I will say that my registrar and my consultants are amazingly nice people. One of my consultants, while I didn’t manage to see him a lot, he was more than happy to talk to me whenever I approached him, even if he were in a great rush. He was happy to do my report and my reference (all 3 required references done! Woohoo now I can relax).

My other consultant also offered to do any assessments I required for me, and thanked me multiple times for my hard work. Though I’m trying to figure out what exactly that was.

And my registrar was the loveliest person in the world who never got tired of answering questions, teaching, making jokes and just being supportive. 

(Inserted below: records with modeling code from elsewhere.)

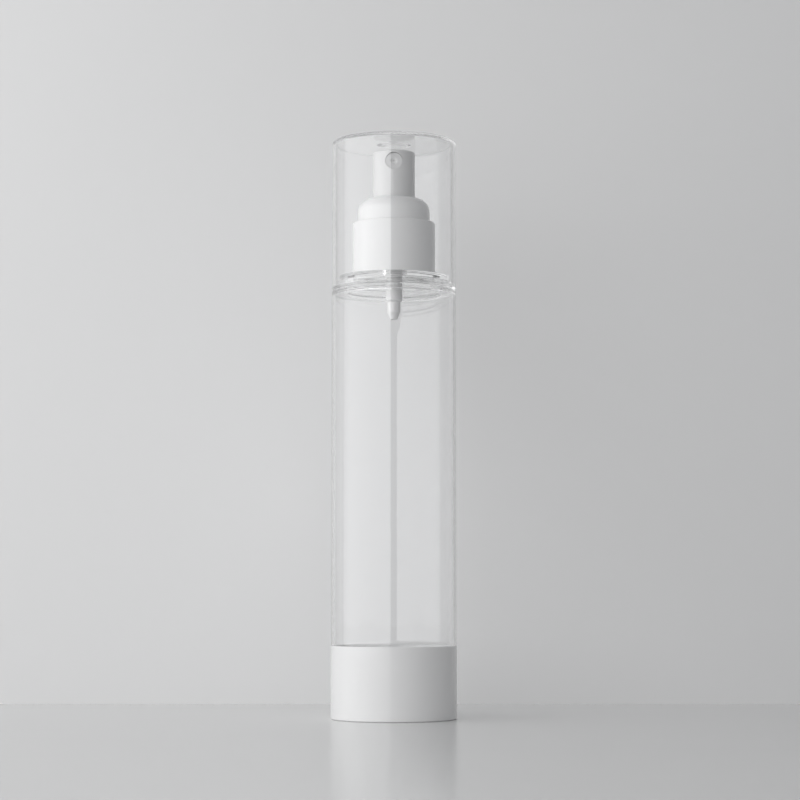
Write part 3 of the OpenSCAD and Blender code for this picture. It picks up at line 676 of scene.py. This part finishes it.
button = button_shell("button_cap", [
    (5.80, 166.85, 0.15), (BUTTON_R, 166.85, 0.15),
    *[(BUTTON_R, NOZZLE_Z + z) for z in np.linspace(-WINDOW_HALF, WINDOW_HALF, WINDOW + 1)],
    (BUTTON_R, 185.25, 0.50), (0.0, 185.25), (0.0, 177.98), (2.05, 177.98, 0.05),
    (2.05, 170.05, 0.20), (3.30, 170.05, 0.20), (3.30, 178.10, 0.30), (5.80, 178.10, 0.30)])
button_white = moulded("button_white", (0.66, 0.66, 0.66), roughness=0.03)
finish_piece(button, button_white, "head", "actuator")

# Spray insert
# Small white moulding pressed into the button's pocket and over its post: a flange with a bowl round
# the orifice, and a thin cup behind it.
FACE_Y = -6.25
insert_outline = rounded([
    (0.20, FACE_Y + 0.27), (0.70, FACE_Y + 0.20, 1.20), (1.15, FACE_Y, 0.40), (2.73, FACE_Y, 0.10),
    (2.73, FACE_Y + 0.90, 0.05), (2.30, FACE_Y + 0.90, 0.05), (2.30, FACE_Y + 2.80, 0.15),
    (1.15, FACE_Y + 2.80, 0.10), (1.15, FACE_Y + 0.72, 0.05), (0.20, FACE_Y + 0.72, 0.03)])


def laid_forward(name, points, faces, normals):
    """A turned piece laid on the nozzle's axis: (x, y, z) becomes (x, z, -y), raised to the nozzle."""
    lay = (1.0, 1.0, -1.0)
    points = points[:, [0, 2, 1]] * lay + (0.0, 0.0, NOZZLE_Z * MM)
    return new_piece(name, points, faces, [n[..., [0, 2, 1]] * lay for n in normals])


insert = laid_forward("spray_insert", *turned_arrays(*insert_outline, INNER_TURNS))
finish_piece(insert, button_white, "head", "nozzle_insert")

# Follower
# Milky polyethylene disc with two wiping lips; its crown fills the hollow under the platform when it
# reaches the top, and a well in its middle clears the pump's nose.
follower = turned("follower_disc", [
    (0.0, 8.20), (4.58, 8.20, 0.50), (4.58, 20.90, 0.30), (13.79, 20.90, 0.40), (13.79, 16.60, 0.40),
    (17.60, 16.60, 0.50), (17.60, 7.10, 0.20), (19.40, 7.10, 0.20), (19.40, 8.30, 0.20),
    (18.80, 8.90, 0.30), (18.80, 16.00, 0.30), (19.40, 16.60, 0.20), (19.40, 17.80, 0.20),
    (14.99, 17.80, 0.40), (14.99, 22.10, 0.50), (3.38, 22.10, 0.50), (3.38, 9.40, 0.50),
    (0.0, 9.40)])
finish_piece(follower, soft_white, "follower", "follower_piston")

# Base cup
# White cup that closes the bottom of the tube: side, floor with an air vent, an inner ring that the
# tube's end fits round, and a foot ring that stands on the table.
base_cup = turned("base_cup_shell", [
    (0.90, 1.20, 0.05), (16.10, 1.20, 0.30), (17.30, 0.00, 0.30), (20.50, 0.00, 0.50),
    (20.50, 23.60, 0.10), (20.00, 23.60, 0.10), (20.00, 2.80, 0.05), (19.40, 2.80, 0.05),
    (19.40, 6.80, 0.20), (18.20, 6.80, 0.20), (18.20, 2.80, 0.30), (0.90, 2.80, 0.05)])
finish_piece(base_cup, moulded("base_white", (0.82, 0.82, 0.82), roughness=0.03),
             "container", "base_cup")

# Overcap
# Clear cup moulded through a gate in the middle of its top, which leaves a flat boss inside. It
# slips over the seat ring and stands on the bottle's shoulder.
overcap = turned("overcap_clear", [
    (0.0, 187.25), (3.60, 187.25, 2.50), (5.60, 187.75, 2.50), (19.19, 187.75, 0.40),
    (19.19, 140.10, 0.20), (20.35, 140.10, 0.20), (20.35, 188.75, 0.80), (0.0, 188.75)],
    turns=CLEAR_TURNS)
finish_piece(overcap, clear_moulding("clear_cap", rim_radius=19.19, painted_rim_shade=0.20),
             "cap", "overcap")
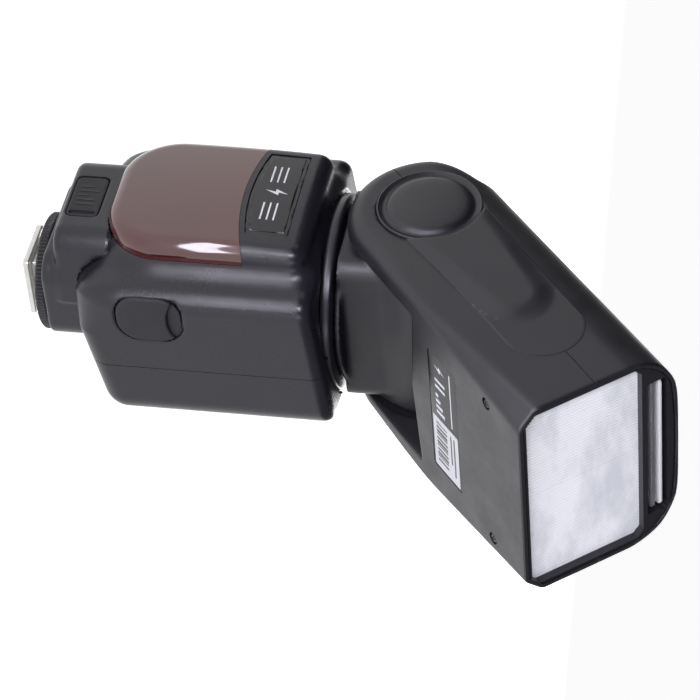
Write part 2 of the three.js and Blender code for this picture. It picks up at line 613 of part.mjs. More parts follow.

While the overall rotation was tiring and annoying, I am so grateful to the people on the team for making it bearable. 

Now. Onto ED. Time to turn my brain back on!! 

BRB: Being Grateful

Oh my goodness! One of the things I was stressing about worked out amazingly well!

And I just gotta take a minute to be so grateful! When things work out well, it’s so important to stop and be grateful to the universe and everyone involved.

Ahh so happy! ^^ And uber uber grateful to the universe!!